Yes. After you are helped in the lobby, you enter the patient care area, which has rooms and space for everything: medicine, behavior health, dentistry, vision, etc. The computer system is seamlessly integrated and HIPAA-compliant. That allows us to step back and look at the entire human being, not just one part of the patient.
This year, Walmart has plans to build a handful of health centers in Georgia. Are you concerned with filling all of them?
The health centers will fill themselves. That is not a problem. Walmart serves 160 million customers per week. Our Dallas, GA, facility has been open for four months, and the practitioners are servicing a full schedule of patients with great feedback from the patients and community.
In this "test and learn" environment, we looked at what we needed in the two sites. The Dallas facility is about 10,000 sq ft. The second one in Calhoun is about 1,500 sq ft smaller. We learned from the opening of the first Walmart Health what was needed and what could be streamlined; our goal is to get patients seen and cared for, so we made the lobby smaller. In our strive for continuous improvement, we learned quite a bit from our first health center, and we took those learnings and improved our Calhoun center to continuously look to optimize patient experience.
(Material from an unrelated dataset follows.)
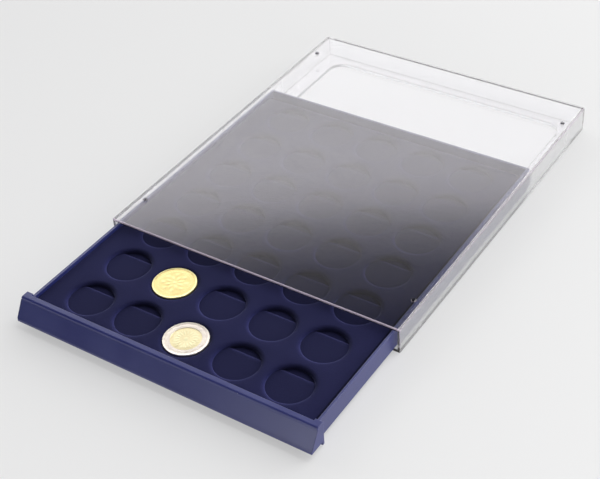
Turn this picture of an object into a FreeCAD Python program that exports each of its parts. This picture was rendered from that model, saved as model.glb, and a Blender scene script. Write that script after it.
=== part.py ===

What are Walmart Health's long-term goals?
Building quality relationships and provider interactions while providing affordable, accessible care for patients and their families. As these relationships grow over time, they will morph into patients coming in again and again. As we continue to learn what the communities need, we could see cosmetic procedures, clear-aligner therapy, and more. This is truly a long-term strategy, akin to how a typical dentist in the 1980s would hang up their proverbial shingle and build a practice.
We also want to learn how to best optimize referral patterns across the different modalities of medicine. We're building training modules on that. It is really important because it emphasizes Walmart's overall convenience philosophy, money value, quality, and time concept. For Americans, the most precious resource that they have is time. How do you make it that physicians are all calibrated to recognize things that they should be looking for? How do they learn from each other?
In dental, we're pretty isolated, so this is especially exciting for us. Dentists are learning in school to understand the mouth is the gateway to the body. They're taking more of a medical approach to dentistry, and Walmart Health is probably one of the first times they will get to use that experience.